New England is already well into Fall and even just driving down the highway was like being in an episode of Planet Earth. We entertained ourselves by speaking in caricatured British accents and speculating what Freehold, N.J., could possibly be like. We didn't really know what to expect, but trusted that our booking agent wouldn't send us to a small town like Freehold for no reason.
We rolled into town while the beautiful weather was still in full effect. Freehold seemed to be an oddly happening town, slightly obsessed with Halloween. Elaborate yard displays stood everywhere, with fake gravestones, mummies and giant pumpkins peppered about almost every yard. We passed by an enormous high school marching band, all decked out in their Halloween costumes, ready to march in the "Halloween Spooktacular" parade that was about to run through downtown.
We drove up to the venue at exactly 1 in the afternoon. We were slightly confused because we were basically just in a nice neighborhood in the suburbs. We walked up to the beautiful, white house and knocked on the door. A nice, middle-aged fellow named Mark answered and showed us around. We would be playing in his photo studio, a small structure behind his house adorned with professional portraits of all the bands he'd hosted there. Apparently, he hosts shows all the time, and there was a standard protocol for the way the show went. It was basically a house show, only it happened at 3 in the afternoon on a Sunday, Mark took a photo of us for the wall, there was a potluck, and pretty much everyone that came was over 40 years old.
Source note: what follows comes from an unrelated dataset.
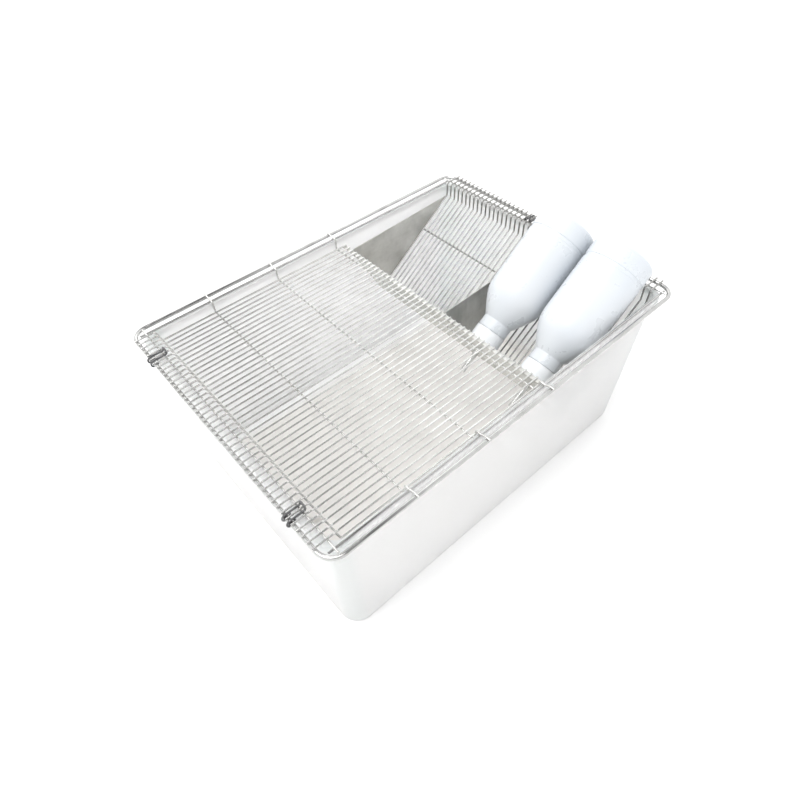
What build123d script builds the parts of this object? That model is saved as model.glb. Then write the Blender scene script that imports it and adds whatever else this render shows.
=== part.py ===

The people of Freehold were incredibly kind and appreciative. They somehow packed about 50 people into the tiny photo studio, and we played completely acoustic. "Intimate" would be an understatement for how close the audience was to us, as they sat about 2 feet away from the band. The close quarters made the show exceptionally casual. In between songs, Ari had full back and forth conversations with the audience about everything from Belgian beer to the North Carolina music scene to where he met each individual member of the band. It was the most relaxing show we've ever played.
After the performance, we all stepped outside to the backyard and ate the home-cooked food that everyone brought for the potluck. We started wondering why all shows aren't like this. The show was in wonderful contrast to the crazy excitement and stress of our CMJ show. We talked to the Freeholders for awhile, and they told us many stories of their favorite son, Bruce Springsteen.
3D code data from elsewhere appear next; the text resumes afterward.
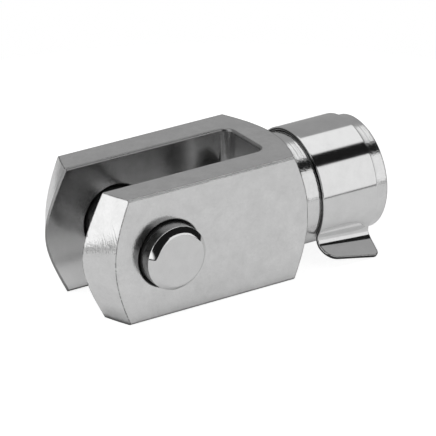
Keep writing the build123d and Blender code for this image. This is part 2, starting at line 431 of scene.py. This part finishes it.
def evenly(points, count):
    """The same line with its points an even distance apart, and the roll's rows at its end."""
    travelled = [0.0]
    for here, ahead in zip(points, points[1:]):
        travelled.append(travelled[-1] + (ahead - here).length)
    length = travelled[-1]
    targets = spread(0, length - EDGE_ROLL, count) + [length - row for row in ROLL_ROWS[-2::-1]]
    made, i = [], 0
    for target in targets:
        while i < len(points) - 2 and travelled[i + 1] < target:
            i += 1
        share = (target - travelled[i]) / (travelled[i + 1] - travelled[i])
        made.append(points[i].lerp(points[i + 1], share))
    return made


def corner_stations(radius, count):
    """Distances from the wrap's side: the roll's rows, then those of one of the lip's corners."""
    round_corner = [radius * (1 - cos(a)) for a in spread(0, pi / 2, count)]
    return ROLL_ROWS + [distance for distance in round_corner if distance > EDGE_ROLL + ROLL_MARGIN]


def wrap_stations():
    """X of the rows across the wrap and the lip."""
    front, rear = (corner_stations(*corner) for corner in zip(LIP_CORNER, CORNER_ROWS))
    middle = spread(WRAP_FRONT + front[-1], WRAP_REAR - rear[-1], WRAP_ROWS)[1:-1]
    return [WRAP_FRONT + x for x in front] + middle + [WRAP_REAR - x for x in rear[::-1]]


def build_joggle_and_wrap(bm):
    """The joggle's rows, then rows that go round the neck and out along the lip."""
    joggle = spread(JOGGLE_FRONT, WRAP_FRONT, JOGGLE_ROWS)
    grid(bm, [[on_strip(x, c) for c in arm_columns()] for x in joggle])
    rows = []
    for x in wrap_stations():
        root = WRAP_INNER * radians(180 + across_lip(LIP_ROOT, x))
        columns = arm_columns() + spread(ARM_HALF_WIDTH, root, WRAP_COLUMNS)[1:]
        lip = evenly(trimmed(lip_curve(x), lip_limit(x)), LIP_COLUMNS)
        row = [on_strip(x, c) for c in columns] + [Vector((x, point.x, point.y)) for point in lip[1:]]
        rows.append(row)
    grid(bm, rows)


def rolled_thickness(bm):
    """Each point's share of the sheet's thickness: less near the strip's edge, where it is rolled."""
    hole = (SPIGOT_RADIUS + ARM_HALF_WIDTH) / 2
    rim = [v for v in bm.verts if v.is_boundary and hypot(v.co.x, v.co.z) > hole]
    tree = KDTree(len(rim))
    for i, vertex in enumerate(rim):
        tree.insert(vertex.co, i)
    tree.balance()
    shares = []
    for vertex in bm.verts:
        distance = EDGE_ROLL
        for _, i, _ in tree.find_n(vertex.co, 2):
            for edge in rim[i].link_edges:
                if edge.is_boundary:
                    start, end = (v.co for v in edge.verts)
                    share = min(max(intersect_point_line(vertex.co, start, end)[1], 0), 1)
                    distance = min(distance, (vertex.co - start.lerp(end, share)).length)
        lost = EDGE_ROLL - sqrt(max(EDGE_ROLL ** 2 - (EDGE_ROLL - distance) ** 2, 0))
        shares.append(1 - lost / (SHEET / 2))
    return shares


def keep_flats(mesh):
    """Corners that touch one of the arm's flat faces get its normal, however narrow the face."""
    flat = {}
    for face in mesh.polygons:
        if abs(face.normal.y) > FLAT_ON_ARM:
            flat.update((i, face.normal.copy()) for i in face.vertices)
    normals = [corner.vector.copy() for corner in mesh.corner_normals]
    for face in mesh.polygons:
        for i, loop in zip(face.vertices, face.loop_indices):
            if i in flat and flat[i].dot(face.normal) > NEARLY_FLAT:
                normals[loop] = flat[i]
    mesh.normals_split_custom_set(normals)


def make_clip(face_steel, cut_edge_shade):
    """The strip: its middle surface, thickened, with less thickness where the edges are rolled."""
    bm = bmesh.new()
    build_arm(bm)
    build_joggle_and_wrap(bm)
    bmesh.ops.remove_doubles(bm, verts=bm.verts, dist=WELD)
    bmesh.ops.recalc_face_normals(bm, faces=bm.faces)
    shares = rolled_thickness(bm)
    piece = finished_object("retaining_clip", bm, "clip_pin", face_steel, cut_edge_shade)
    group = piece.vertex_groups.new(name="thickness")
    for i, share in enumerate(shares):
        group.add([i], share, "REPLACE")
    thick = piece.modifiers.new("sheet", "SOLIDIFY")
    thick.thickness = SHEET * MM
    thick.offset = 0
    thick.vertex_group = group.name
    thick.material_offset_rim = 1
    baked(piece)
    # Painted shade: the lip's rolled edge gets the cut edge's near-black colour.
    for face in piece.data.polygons:
        thinnest = min(piece.data.vertices[i].groups[0].weight for i in face.vertices)
        if thinnest < ROLL_SHADE_SHARE and face.center.z / MM < LIP_SHADE_BELOW:
            face.material_index = 1
    smooth_but_sharp(piece.data, CLIP_SHARP)
    weigh_normals(piece)
    baked(piece)
    keep_flats(piece.data)
    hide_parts("spring_clip")


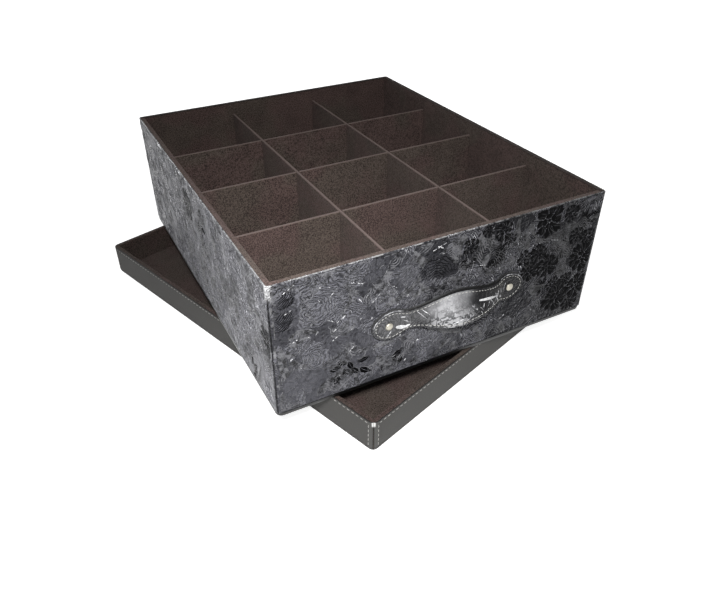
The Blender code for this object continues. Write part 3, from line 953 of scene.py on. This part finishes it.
front_leaves = (
    (-0.0990, 0.0290, 0.0105, -1.15), (-0.0910, 0.0255, 0.0120, -0.95), (-0.1015, 0.0365, 0.0095, -1.45),
    (-0.1125, 0.0405, 0.0100, -0.85), (-0.1190, 0.0245, 0.0105, -0.50), (-0.1210, 0.0330, 0.0110, -0.20),
    (-0.1080, 0.0300, 0.0110, -1.00), (-0.0930, 0.0330, 0.0100, -0.15), (-0.0595, 0.0235, 0.0120, 0.25),
    (-0.0465, 0.0235, 0.0100, -2.30), (-0.0600, 0.0210, 0.0090, 0.10), (-0.1190, 0.0160, 0.0110, 0.40),
    (0.0060, 0.0990, 0.0100, 0.50),
)
print(len(front_roses), "dark roses,", len(front_palms), "palms,", len(front_leaves), "single leaves")

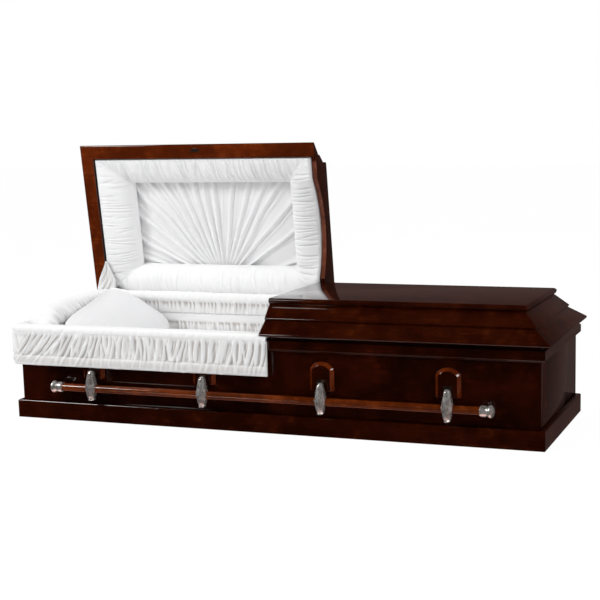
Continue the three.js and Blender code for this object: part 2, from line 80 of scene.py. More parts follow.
class Slot(Enum):
    """The finish slots that the record names."""

    DARK_WOOD = "dark_wood"
    BAR_WOOD = "bar_wood"
    SILVER = "silver_metal"
    DARK_METAL = "dark_metal"
    CLOTH = "white_cloth"
    SATIN = "pillow_satin"


class Fold(Enum):
    """What a gather line looks like: a sunken crease or a thin raised ridge."""

    CREASE = -1
    RIDGE = 1


# Number work


def eased(value: np.ndarray, low: float, high: float) -> np.ndarray:
    """Smooth rise from 0 at low to 1 at high.

    Args:
        value: Places to work out.
        low: Where the rise starts.
        high: Where the rise ends.

    Returns:
        The risen share at each place.
    """
    share = np.clip((value - low) / (high - low), 0.0, 1.0)
    return share * share * (3.0 - 2.0 * share)


def wander(place: np.ndarray, step: float, seed: int) -> np.ndarray:
    """Seeded value from -1 to 1 that drifts along a length.

    Args:
        place: Lengths in millimetres.
        step: Length between two turns of the drift.
        seed: Seed of the table of turns.

    Returns:
        The drift at each place.
    """
    table = np.random.default_rng(seed).uniform(-1.0, 1.0, TURNS)
    cell = place / step
    low = np.floor(cell).astype(int)
    share = cell - low
    share = share * share * (3.0 - 2.0 * share)
    return table[low % TURNS] * (1.0 - share) + table[(low + 1) % TURNS] * share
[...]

After the last tight pack of the tour, we drove 20 minutes to nearby Highstown, N.J., to pick up Green Van, which had broken down on the New Jersey Turnpike a couple of days earlier. We transferred some gear, bags and people from Patsy Van to Green Van, and everyone was able to stretch their legs and have some breathing room for the mammoth eight-hour drive ahead of us. Mark had to work at Caffe Driade the next morning at 7, so we had to do New Jersey back to NC in one long stretch.
Anticipating how many hours we would be cooped up, and how late we would get back, everyone tried to make the most of the drive instead of despairing over its length. At first, we had some fun with the half dozen tollbooth operators we encountered through New Jersey and Delaware, trying to photograph their reactions to various ways of saying goodbye. "Namaste" seemed to garner the most disapproval, for some reason.
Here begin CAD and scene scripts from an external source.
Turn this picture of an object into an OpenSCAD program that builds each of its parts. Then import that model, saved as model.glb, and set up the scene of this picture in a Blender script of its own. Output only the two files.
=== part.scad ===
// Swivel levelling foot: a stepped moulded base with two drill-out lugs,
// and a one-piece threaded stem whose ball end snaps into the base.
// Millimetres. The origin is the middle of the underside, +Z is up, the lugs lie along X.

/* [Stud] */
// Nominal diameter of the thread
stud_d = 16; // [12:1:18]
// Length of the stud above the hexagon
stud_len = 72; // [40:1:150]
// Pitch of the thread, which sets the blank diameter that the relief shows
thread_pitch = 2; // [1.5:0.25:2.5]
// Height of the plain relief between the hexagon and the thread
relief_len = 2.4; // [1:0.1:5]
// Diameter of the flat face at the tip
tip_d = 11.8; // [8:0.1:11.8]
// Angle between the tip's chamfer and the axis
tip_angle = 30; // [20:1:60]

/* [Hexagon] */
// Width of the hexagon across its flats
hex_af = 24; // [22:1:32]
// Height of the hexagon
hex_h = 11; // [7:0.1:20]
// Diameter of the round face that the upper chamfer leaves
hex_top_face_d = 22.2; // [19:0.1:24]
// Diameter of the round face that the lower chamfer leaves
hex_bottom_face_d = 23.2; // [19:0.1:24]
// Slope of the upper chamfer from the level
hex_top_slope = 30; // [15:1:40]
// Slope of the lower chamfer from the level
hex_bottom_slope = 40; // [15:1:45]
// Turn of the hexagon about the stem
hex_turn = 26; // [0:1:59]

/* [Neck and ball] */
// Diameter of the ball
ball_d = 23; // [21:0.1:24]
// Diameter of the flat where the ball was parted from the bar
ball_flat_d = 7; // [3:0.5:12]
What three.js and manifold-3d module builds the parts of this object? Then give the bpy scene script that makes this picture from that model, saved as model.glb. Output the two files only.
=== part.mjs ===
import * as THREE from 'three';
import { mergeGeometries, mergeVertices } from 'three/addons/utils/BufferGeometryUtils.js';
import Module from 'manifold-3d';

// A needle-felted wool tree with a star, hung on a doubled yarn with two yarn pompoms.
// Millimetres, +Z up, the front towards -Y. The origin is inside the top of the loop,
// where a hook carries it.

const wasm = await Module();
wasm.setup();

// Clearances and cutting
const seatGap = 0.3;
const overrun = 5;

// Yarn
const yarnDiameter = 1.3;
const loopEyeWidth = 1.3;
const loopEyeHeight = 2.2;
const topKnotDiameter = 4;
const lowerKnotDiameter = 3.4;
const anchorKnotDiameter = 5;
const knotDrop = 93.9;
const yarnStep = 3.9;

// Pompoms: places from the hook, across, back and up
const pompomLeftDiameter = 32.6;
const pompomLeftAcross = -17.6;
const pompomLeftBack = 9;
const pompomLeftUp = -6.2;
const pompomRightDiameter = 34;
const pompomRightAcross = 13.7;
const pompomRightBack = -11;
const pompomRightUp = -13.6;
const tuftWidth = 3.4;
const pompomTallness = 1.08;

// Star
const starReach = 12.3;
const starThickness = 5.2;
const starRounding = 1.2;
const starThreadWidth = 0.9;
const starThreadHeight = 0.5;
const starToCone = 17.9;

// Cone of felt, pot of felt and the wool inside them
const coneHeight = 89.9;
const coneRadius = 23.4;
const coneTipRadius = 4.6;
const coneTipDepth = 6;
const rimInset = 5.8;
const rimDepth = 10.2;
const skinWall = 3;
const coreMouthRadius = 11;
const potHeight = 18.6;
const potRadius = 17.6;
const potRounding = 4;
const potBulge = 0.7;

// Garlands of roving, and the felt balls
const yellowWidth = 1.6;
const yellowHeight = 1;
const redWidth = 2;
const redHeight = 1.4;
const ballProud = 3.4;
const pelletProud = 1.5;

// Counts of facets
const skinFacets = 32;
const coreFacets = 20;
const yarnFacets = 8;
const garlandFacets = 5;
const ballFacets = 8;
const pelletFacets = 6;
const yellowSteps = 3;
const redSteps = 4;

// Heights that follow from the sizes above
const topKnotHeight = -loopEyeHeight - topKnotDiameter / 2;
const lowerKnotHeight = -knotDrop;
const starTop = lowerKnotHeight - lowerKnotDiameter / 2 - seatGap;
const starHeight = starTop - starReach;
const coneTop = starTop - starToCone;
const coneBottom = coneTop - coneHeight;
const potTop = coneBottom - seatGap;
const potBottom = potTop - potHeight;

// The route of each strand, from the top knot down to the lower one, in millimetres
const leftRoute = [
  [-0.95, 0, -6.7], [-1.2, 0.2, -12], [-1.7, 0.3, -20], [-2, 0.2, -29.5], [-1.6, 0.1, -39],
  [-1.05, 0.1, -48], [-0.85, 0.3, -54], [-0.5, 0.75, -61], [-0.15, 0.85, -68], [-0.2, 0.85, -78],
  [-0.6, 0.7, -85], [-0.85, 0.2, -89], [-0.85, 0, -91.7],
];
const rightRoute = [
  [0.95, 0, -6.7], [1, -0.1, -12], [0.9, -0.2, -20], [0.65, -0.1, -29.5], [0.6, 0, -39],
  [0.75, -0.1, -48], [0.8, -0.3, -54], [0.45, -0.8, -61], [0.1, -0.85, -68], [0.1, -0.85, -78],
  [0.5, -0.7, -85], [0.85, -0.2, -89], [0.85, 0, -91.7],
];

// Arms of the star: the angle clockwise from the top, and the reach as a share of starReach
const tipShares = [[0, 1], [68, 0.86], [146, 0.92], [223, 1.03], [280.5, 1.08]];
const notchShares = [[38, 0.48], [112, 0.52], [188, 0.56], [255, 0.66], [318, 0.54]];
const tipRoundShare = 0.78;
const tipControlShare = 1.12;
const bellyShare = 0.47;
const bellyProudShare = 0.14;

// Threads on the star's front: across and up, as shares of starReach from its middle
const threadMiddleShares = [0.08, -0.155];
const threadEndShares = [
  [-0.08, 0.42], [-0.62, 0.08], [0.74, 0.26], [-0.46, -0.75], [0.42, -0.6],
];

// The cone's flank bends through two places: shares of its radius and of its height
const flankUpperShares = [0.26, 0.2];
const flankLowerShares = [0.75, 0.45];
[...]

After we were out of tollbooth country, we shifted to posting quasi-inappropriate things to our Tumblr blog via our cellphones. We were in a weird zone where it seemed OK to post a picture of our cello player wearing nothing but a frisbee on the internet. More driving games and a few crucial cans of Red Bull made the drive actually sort of fun.
We made pretty good time and starting seeing signs for Durham at about 2 in the morning, a little earlier than expected. Just 20 miles from home, things seemed peachy keen when suddenly Patsy Van began slowing down and sputtering. The engine cut off. After some expert detective work (looking at the fuel gauge), we realized we had simply run out of gas. Luckily, Green Van was just a few miles behind, so half of us went to get a gallon of gas while half stayed on the side of the highway, next to a sketchy-looking rest stop. After a few minutes, Green Van returned from Butner, N.C., with some fuel. We all got back on the road. Much like the previous breakdown on the tour, this one went about as smoothly as it could have.
We pulled into to Trekky House at about 3 in the morning, delirious from driving. We were the kind of tired where everything was hilarious. Loading out was oddly fun. When Martin stepped into a foot-deep sludge puddle with his clean, white shoes, we laughed so loud that we woke up all of our housemates.
We said our goodbyes and went to our separate homes, knowing we'd reunite in a day or so to play our hometown show at Gerrard Hall in Chapel Hill. Over the course of the tour, we played many very different kinds of shows, and it’s this variance that really makes touring fun for us. We like going into a situation and not knowing exactly how it will turn out. We played a tea house, a rock club, a music festival, a college and a studio in someone's backyard. Every place was a unique experience.